I will repeat that I've had excellent beers with whole cone hops in the bottle. No grassy off flavors or anything. And fishing out a site hop cone from your glass isn't the most difficult task of the day....


However, I think force carbing in a keg and then only bottling up a 6er or so as needed would be the best approach.
 
If you're kegging then just dry hop in keg. I do that now instead of dry hopping in fermenting vessel. Much easier to add/remove (when cleaning the keg out) the hop bag that way. With the hop bag, and whole hops, it's stupid easy. I simply add an ounce of whole hops to a sanitized (Star San) nylon hop bag and drop it in just before the keg goes into the brew fridge for chilling and carbonation. I use the 2 week 'set and forget' method, which gives the hops plenty of time to infuse the beer.
 
I will repeat that I've had excellent beers with whole cone hops in the bottle. No grassy off flavors or anything. And fishing out a site hop cone from your glass isn't the most difficult task of the day....


However, I think force carbing in a keg and then only bottling up a 6er or so as needed would be the best approach.

Sorry, I'd not intended to write off your input. I am however limited to pellet hops at the moment.

I promise though that should I ever find cone hops locally I will give it a try. The closest I have found so far was loose leaf in I think Cascade.
 
If you're kegging then just dry hop in keg. I do that now instead of dry hopping in fermenting vessel. Much easier to add/remove (when cleaning the keg out) the hop bag that way. With the hop bag, and whole hops, it's stupid easy. I simply add an ounce of whole hops to a sanitized (Star San) nylon hop bag and drop it in just before the keg goes into the brew fridge for chilling and carbonation. I use the 2 week 'set and forget' method, which gives the hops plenty of time to infuse the beer.

Kegging is still a long way off for me, but I will at some point go that route.
 
Well I've had several commercial brews that do this and I just love it. However, pellet hops would be a poor choice because you're either preparing 50 teeny tiny bags to contain the hops in the bottle, or you'll end up drinking a hop slushie. Put 1-2 whole cone hops in there and it's easy enough to filter out at drinking time, but I would never drink a beer with pellet hops in the bottle.
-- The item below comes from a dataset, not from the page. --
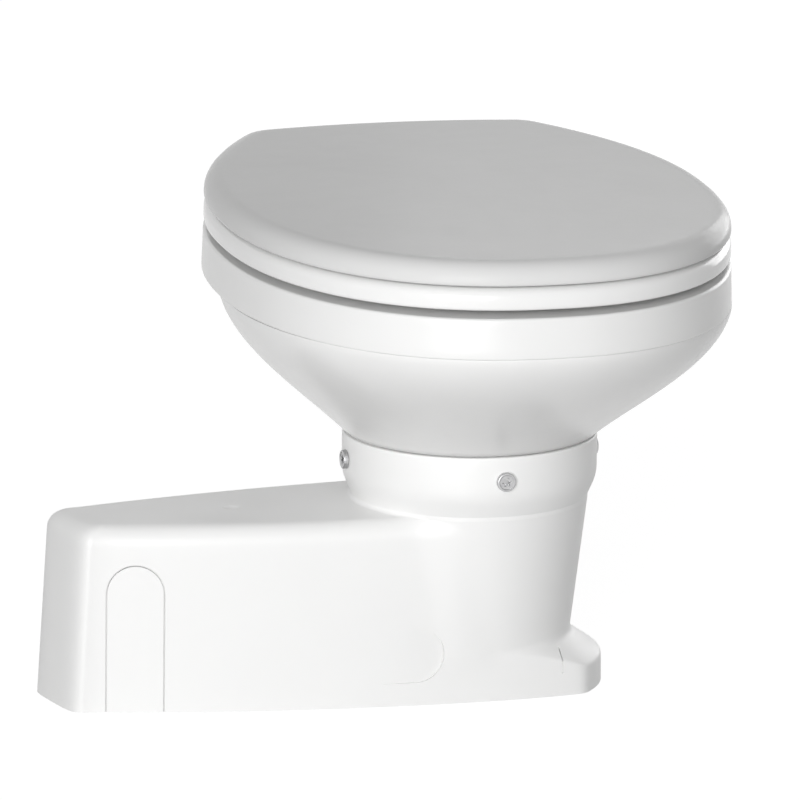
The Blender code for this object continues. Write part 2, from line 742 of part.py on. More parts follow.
def pedestal_points(angle, spread):
    """The pedestal and collar above the box's top, with the corner round where the flat top meets the cone."""
    corner = TOP_CORNER_ROUND
    rows = [
        (pedestal_radius(BOX_HEIGHT) + corner * spread, BOX_HEIGHT + corner * 0.2 * (1.0 - spread)),
        (pedestal_radius(BOX_HEIGHT) + corner * 0.3 * spread, BOX_HEIGHT + corner * 0.4),
        (pedestal_radius(BOX_HEIGHT + corner), BOX_HEIGHT + corner),
        (PEDESTAL_TOP_RADIUS, PEDESTAL_TOP_HEIGHT),
        (COLLAR_RADIUS, COLLAR_START),
        (COLLAR_RADIUS, COLLAR_TOP),
    ]
    return [(radius * math.cos(angle), radius * math.sin(angle), height) for radius, height in rows]


def shell_foot_profile(angle):
    """Points of the shell at one angle round the foot, from the floor to the collar's top."""
    outer = foot_radius(angle)
    ledge = foot_ledge(outer)
    fillet_start = BOX_HEIGHT - BOX_EDGE_RADIUS
    lower = PEDESTAL_FOOT_HEIGHT + PEDESTAL_FOOT_ROUND
    edge = outer - draft(ledge)
    rows = [
        (outer, 0.0),
        (outer - draft(ledge - 2.0 * FOOT_EDGE_ROUND), ledge - 2.0 * FOOT_EDGE_ROUND),
        (edge, ledge),
        (PEDESTAL_FOOT_RADIUS, PEDESTAL_FOOT_HEIGHT),
        (pedestal_radius(lower), lower),
    ]
    rows.append((pedestal_radius((lower + fillet_start) / 2.0), (lower + fillet_start) / 2.0))
    for turn in FILLET_ANGLES:
        height = fillet_start + BOX_EDGE_RADIUS * math.sin(math.radians(turn))
        rows.append((pedestal_radius(height), height))
    points = [(radius * math.cos(angle), radius * math.sin(angle), height) for radius, height in rows]
    return points + pedestal_points(angle, 0.0)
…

Don't guess I've ever seen this done. Just out of curiosity, what commercial brewers do this?

Rick
 
Don't guess I've ever seen this done. Just out of curiosity, what commercial brewers do this?

Rick

If you ever happen to get up to WI, O'so brewery makes an IIPA with a hop cone in the bottle (about halfway down, Lupulin Maximus). The beer itself was pretty tasty. I did get a small chunk or two of hop leaf into my glass, but it was easy enough to dig out or drink around.

Its hard to say if they hop cone actually lent any hop flavor to the beer since it was a pretty hoppy beer anyways, but I certainly didn't taste any grassy flavors. Although its probably also force carbonated and then bottled, removing the 2-3 weeks for conditioning that homebrew would require, making it less likely to give grassy flavors. I've dryhopped in a keg for several months at lower temps without problem, so keeping it cold might be necessary. Not sure what the surface area of a hop cone would be, but definitely less than pellets, so that might help as well.